▶ [Set problem] Below is a block of data; give all of it again word for word.

[Parts and joints as JSON]

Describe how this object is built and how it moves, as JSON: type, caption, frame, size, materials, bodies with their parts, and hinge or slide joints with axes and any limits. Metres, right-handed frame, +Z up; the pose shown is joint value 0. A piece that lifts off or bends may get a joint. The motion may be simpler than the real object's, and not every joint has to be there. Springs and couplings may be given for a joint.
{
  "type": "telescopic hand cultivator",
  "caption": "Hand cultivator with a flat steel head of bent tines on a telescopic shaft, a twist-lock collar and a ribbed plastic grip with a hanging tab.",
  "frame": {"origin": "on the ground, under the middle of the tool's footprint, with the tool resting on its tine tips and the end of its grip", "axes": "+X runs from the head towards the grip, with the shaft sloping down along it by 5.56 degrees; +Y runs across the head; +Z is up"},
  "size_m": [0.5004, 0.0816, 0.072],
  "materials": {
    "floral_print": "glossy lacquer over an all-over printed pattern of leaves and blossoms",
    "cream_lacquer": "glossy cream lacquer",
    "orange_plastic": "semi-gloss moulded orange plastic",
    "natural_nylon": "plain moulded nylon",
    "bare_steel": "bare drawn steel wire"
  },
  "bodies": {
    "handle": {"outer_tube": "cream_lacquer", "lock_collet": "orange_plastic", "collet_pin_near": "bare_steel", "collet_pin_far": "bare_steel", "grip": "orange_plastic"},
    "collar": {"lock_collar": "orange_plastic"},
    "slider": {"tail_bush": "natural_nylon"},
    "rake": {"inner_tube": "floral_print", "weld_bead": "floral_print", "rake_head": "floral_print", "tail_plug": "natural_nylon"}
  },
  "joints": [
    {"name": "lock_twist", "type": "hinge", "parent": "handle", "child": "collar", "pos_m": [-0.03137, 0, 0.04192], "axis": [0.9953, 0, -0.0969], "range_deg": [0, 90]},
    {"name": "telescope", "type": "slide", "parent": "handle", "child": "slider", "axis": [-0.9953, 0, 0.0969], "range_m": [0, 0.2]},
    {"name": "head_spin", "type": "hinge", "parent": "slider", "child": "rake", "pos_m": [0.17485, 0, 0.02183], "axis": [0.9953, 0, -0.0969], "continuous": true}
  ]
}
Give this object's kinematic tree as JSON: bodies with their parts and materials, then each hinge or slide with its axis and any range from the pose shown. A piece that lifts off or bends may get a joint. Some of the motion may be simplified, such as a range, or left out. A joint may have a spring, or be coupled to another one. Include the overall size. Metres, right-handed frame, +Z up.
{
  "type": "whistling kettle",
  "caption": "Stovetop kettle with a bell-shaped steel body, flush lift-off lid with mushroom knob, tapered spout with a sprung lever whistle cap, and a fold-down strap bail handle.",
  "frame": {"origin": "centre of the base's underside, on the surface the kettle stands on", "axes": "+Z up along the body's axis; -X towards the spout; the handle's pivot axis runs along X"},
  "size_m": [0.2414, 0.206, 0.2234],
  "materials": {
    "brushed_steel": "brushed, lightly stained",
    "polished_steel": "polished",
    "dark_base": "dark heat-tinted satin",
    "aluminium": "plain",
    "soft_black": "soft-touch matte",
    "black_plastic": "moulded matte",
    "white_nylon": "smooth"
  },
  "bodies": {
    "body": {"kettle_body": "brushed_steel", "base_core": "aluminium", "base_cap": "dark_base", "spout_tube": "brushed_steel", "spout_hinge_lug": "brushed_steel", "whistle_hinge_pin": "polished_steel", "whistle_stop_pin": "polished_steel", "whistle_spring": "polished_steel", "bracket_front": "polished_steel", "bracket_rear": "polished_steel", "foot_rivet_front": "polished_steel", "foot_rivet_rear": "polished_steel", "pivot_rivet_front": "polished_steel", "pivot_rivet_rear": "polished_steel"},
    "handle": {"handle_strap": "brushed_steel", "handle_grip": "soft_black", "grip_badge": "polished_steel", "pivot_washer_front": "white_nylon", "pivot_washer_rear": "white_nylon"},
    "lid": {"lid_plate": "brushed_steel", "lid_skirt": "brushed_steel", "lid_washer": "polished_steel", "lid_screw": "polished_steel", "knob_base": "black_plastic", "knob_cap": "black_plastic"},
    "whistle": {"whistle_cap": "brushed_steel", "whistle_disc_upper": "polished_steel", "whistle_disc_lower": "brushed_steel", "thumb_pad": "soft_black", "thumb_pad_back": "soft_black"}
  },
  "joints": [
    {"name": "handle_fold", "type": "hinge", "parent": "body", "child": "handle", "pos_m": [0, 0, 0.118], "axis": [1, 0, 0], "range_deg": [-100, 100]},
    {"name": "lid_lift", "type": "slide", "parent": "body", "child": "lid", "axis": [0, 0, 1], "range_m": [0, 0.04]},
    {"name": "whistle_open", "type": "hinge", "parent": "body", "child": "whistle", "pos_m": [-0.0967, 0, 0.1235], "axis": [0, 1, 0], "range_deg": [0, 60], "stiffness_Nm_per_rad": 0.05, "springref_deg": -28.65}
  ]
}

▶ [Result for this exercise]
Describe how this object is built and how it moves, as JSON: type, caption, frame, size, materials, bodies with their parts, and hinge or slide joints with axes and any limits. Metres, right-handed frame, +Z up; the pose shown is joint value 0. A piece that lifts off or bends may get a joint. The motion may be simpler than the real object's, and not every joint has to be there. Springs and couplings may be given for a joint.
{
  "type": "telescopic hand cultivator",
  "caption": "Hand cultivator with a flat steel head of bent tines on a telescopic shaft, a twist-lock collar and a ribbed plastic grip with a hanging tab.",
  "frame": {"origin": "on the ground, under the middle of the tool's footprint, with the tool resting on its tine tips and the end of its grip", "axes": "+X runs from the head towards the grip, with the shaft sloping down along it by 5.56 degrees; +Y runs across the head; +Z is up"},
  "size_m": [0.5004, 0.0816, 0.072],
  "materials": {
    "floral_print": "glossy lacquer over an all-over printed pattern of leaves and blossoms",
    "cream_lacquer": "glossy cream lacquer",
    "orange_plastic": "semi-gloss moulded orange plastic",
    "natural_nylon": "plain moulded nylon",
    "bare_steel": "bare drawn steel wire"
  },
  "bodies": {
    "handle": {"outer_tube": "cream_lacquer", "lock_collet": "orange_plastic", "collet_pin_near": "bare_steel", "collet_pin_far": "bare_steel", "grip": "orange_plastic"},
    "collar": {"lock_collar": "orange_plastic"},
    "slider": {"tail_bush": "natural_nylon"},
    "rake": {"inner_tube": "floral_print", "weld_bead": "floral_print", "rake_head": "floral_print", "tail_plug": "natural_nylon"}
  },
  "joints": [
    {"name": "lock_twist", "type": "hinge", "parent": "handle", "child": "collar", "pos_m": [-0.03137, 0, 0.04192], "axis": [0.9953, 0, -0.0969], "range_deg": [0, 90]},
    {"name": "telescope", "type": "slide", "parent": "handle", "child": "slider", "axis": [-0.9953, 0, 0.0969], "range_m": [0, 0.2]},
    {"name": "head_spin", "type": "hinge", "parent": "slider", "child": "rake", "pos_m": [0.17485, 0, 0.02183], "axis": [0.9953, 0, -0.0969], "continuous": true}
  ]
}
Give this object's kinematic tree as JSON: bodies with their parts and materials, then each hinge or slide with its axis and any range from the pose shown. A piece that lifts off or bends may get a joint. Some of the motion may be simplified, such as a range, or left out. A joint may have a spring, or be coupled to another one. Include the overall size. Metres, right-handed frame, +Z up.
{
  "type": "whistling kettle",
  "caption": "Stovetop kettle with a bell-shaped steel body, flush lift-off lid with mushroom knob, tapered spout with a sprung lever whistle cap, and a fold-down strap bail handle.",
  "frame": {"origin": "centre of the base's underside, on the surface the kettle stands on", "axes": "+Z up along the body's axis; -X towards the spout; the handle's pivot axis runs along X"},
  "size_m": [0.2414, 0.206, 0.2234],
  "materials": {
    "brushed_steel": "brushed, lightly stained",
    "polished_steel": "polished",
    "dark_base": "dark heat-tinted satin",
    "aluminium": "plain",
    "soft_black": "soft-touch matte",
    "black_plastic": "moulded matte",
    "white_nylon": "smooth"
  },
  "bodies": {
    "body": {"kettle_body": "brushed_steel", "base_core": "aluminium", "base_cap": "dark_base", "spout_tube": "brushed_steel", "spout_hinge_lug": "brushed_steel", "whistle_hinge_pin": "polished_steel", "whistle_stop_pin": "polished_steel", "whistle_spring": "polished_steel", "bracket_front": "polished_steel", "bracket_rear": "polished_steel", "foot_rivet_front": "polished_steel", "foot_rivet_rear": "polished_steel", "pivot_rivet_front": "polished_steel", "pivot_rivet_rear": "polished_steel"},
    "handle": {"handle_strap": "brushed_steel", "handle_grip": "soft_black", "grip_badge": "polished_steel", "pivot_washer_front": "white_nylon", "pivot_washer_rear": "white_nylon"},
    "lid": {"lid_plate": "brushed_steel", "lid_skirt": "brushed_steel", "lid_washer": "polished_steel", "lid_screw": "polished_steel", "knob_base": "black_plastic", "knob_cap": "black_plastic"},
    "whistle": {"whistle_cap": "brushed_steel", "whistle_disc_upper": "polished_steel", "whistle_disc_lower": "brushed_steel", "thumb_pad": "soft_black", "thumb_pad_back": "soft_black"}
  },
  "joints": [
    {"name": "handle_fold", "type": "hinge", "parent": "body", "child": "handle", "pos_m": [0, 0, 0.118], "axis": [1, 0, 0], "range_deg": [-100, 100]},
    {"name": "lid_lift", "type": "slide", "parent": "body", "child": "lid", "axis": [0, 0, 1], "range_m": [0, 0.04]},
    {"name": "whistle_open", "type": "hinge", "parent": "body", "child": "whistle", "pos_m": [-0.0967, 0, 0.1235], "axis": [0, 1, 0], "range_deg": [0, 60], "stiffness_Nm_per_rad": 0.05, "springref_deg": -28.65}
  ]
}